My family members are into mint drinks these days: tea, mojitos etc., So I am planning to plant some mint for our own consumption. These are what I know about mints:

1. Plant them in pots, not in ground as they will take over your yard with their runners.

2. Do not mix different mint in same pot.

3. Don't put the pots too close together? Why?

My questions:

1. For tea, cooking and Mojitos, which type of mint should I plant? I am thinking of common, spear and Orange.

2. Would 5 gallon pots be big enough?

3. Do I need to worry about roots, runners coming out of the drain holes? If so, what can one do?

4. Can I put the pots in-ground? half-in/half-above? or that will defeat the use of pots?

3. I would like to put the pots next to the raised vegetable bed which is raised by 18". Do I need to worry the branches, stems, leaves colonize the bed?

Thanks for helping.

Comments (9)

  • toffee1
    Original Author
    13 years ago

    Forgot to mention that the site only gets moon and afternoon sun for 4-5 hours. enough?

  • oilpainter
    13 years ago

    Enough sunlight--yes.

    1--I would visit a herb shop that sells mint and do some taste testing to decide which to grow

    2--Yes a 5 gallon pot would be big enough, But you wouldn't leave them in the same soil forever.( Make sure your pots have good drainage. Cover any large holes with a bit of mesh screening.) I would dig and thin them out every sptring and add a little new topsoil to the pot.

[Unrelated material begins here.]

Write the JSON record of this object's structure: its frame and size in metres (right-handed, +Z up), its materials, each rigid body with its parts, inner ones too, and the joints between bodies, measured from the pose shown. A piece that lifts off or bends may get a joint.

    3-- No roots out the bottom-- not if you thin and transplant every spring.

    4--Yes you can put the pots in the ground--but only if you keep them in check

    5--The only thing you'd have to worry about in your garden is if you let them go to seed.

    In other words if you thin mint the roots won't go so deep that the rysomes can escape from the pots. If you trim it back when it starts to go to seed and if you add a bit of new earth to your pots every year. Then your mint won't become invasive and will stay exactly where you want it.

    Don't do this and you'll have mint coming out of your ying-yang

  • toffee1
    Original Author
    13 years ago

    Hi oilpainter, thanks for helping. Sounded like the secret to prevent mint taking over is to thin out the roots yearly and prevent seeding.

    For thinning out the roots, when should one do it? Winter? Seeding, how can one prevent that? By cutting of the flowers?

  • oilpainter
    13 years ago

    Thin it out to a small clump in the spring. That is not just the root but the whole plant. After 1 years growing you should know just how much to keep, judging by how much it grew the previous summer.

    To keep it from going to seed don't just pick off leaves, give it a haircut a few times and use the leaves on the pieces you cut off. This is especially good when the plant starts flowering. This is easy enough to do with a pair of clippers. Don't let it set seed and no seed will be in the garden.

  • toffee1
    Original Author
    13 years ago

    How about planting them inside as houseplant in something like a 1 gal planters? Can they take the stuffy indoor air? would just morning sun be enough?

  • tam91
    13 years ago

    I have Kentucky Colonel Spearmint. It makes awesome Mojitos.

    I've tried to keep it inside, but it always dried out for me. I'm probably not diligent enough about watering it though.

  • sandhill_farms
    13 years ago

    tame91 - If you don't mind, what is a Mojito? Thank you...

    Greg
    Southern Nevada

  • patsycollins
    13 years ago

    Thinning the plants isn't difficult - just pull off a chunk of healthy looking roots when the plant starts to sprout in spring and repot it. You'll probably have more left over than you actually keep, so you could pot some up for friends or to give to plant sales.

    You could grow some on the windowsill. It won't do as well as plants grown outside, but you could discard it when it looks unhealthy and pot up a fresh piece of root for a new plant.

  • fatamorgana2121
    13 years ago

    A mojito is a Cuban cocktail featuring rum, sugar, water, lime juice, and muddled mint. Sounds good, doesn't it?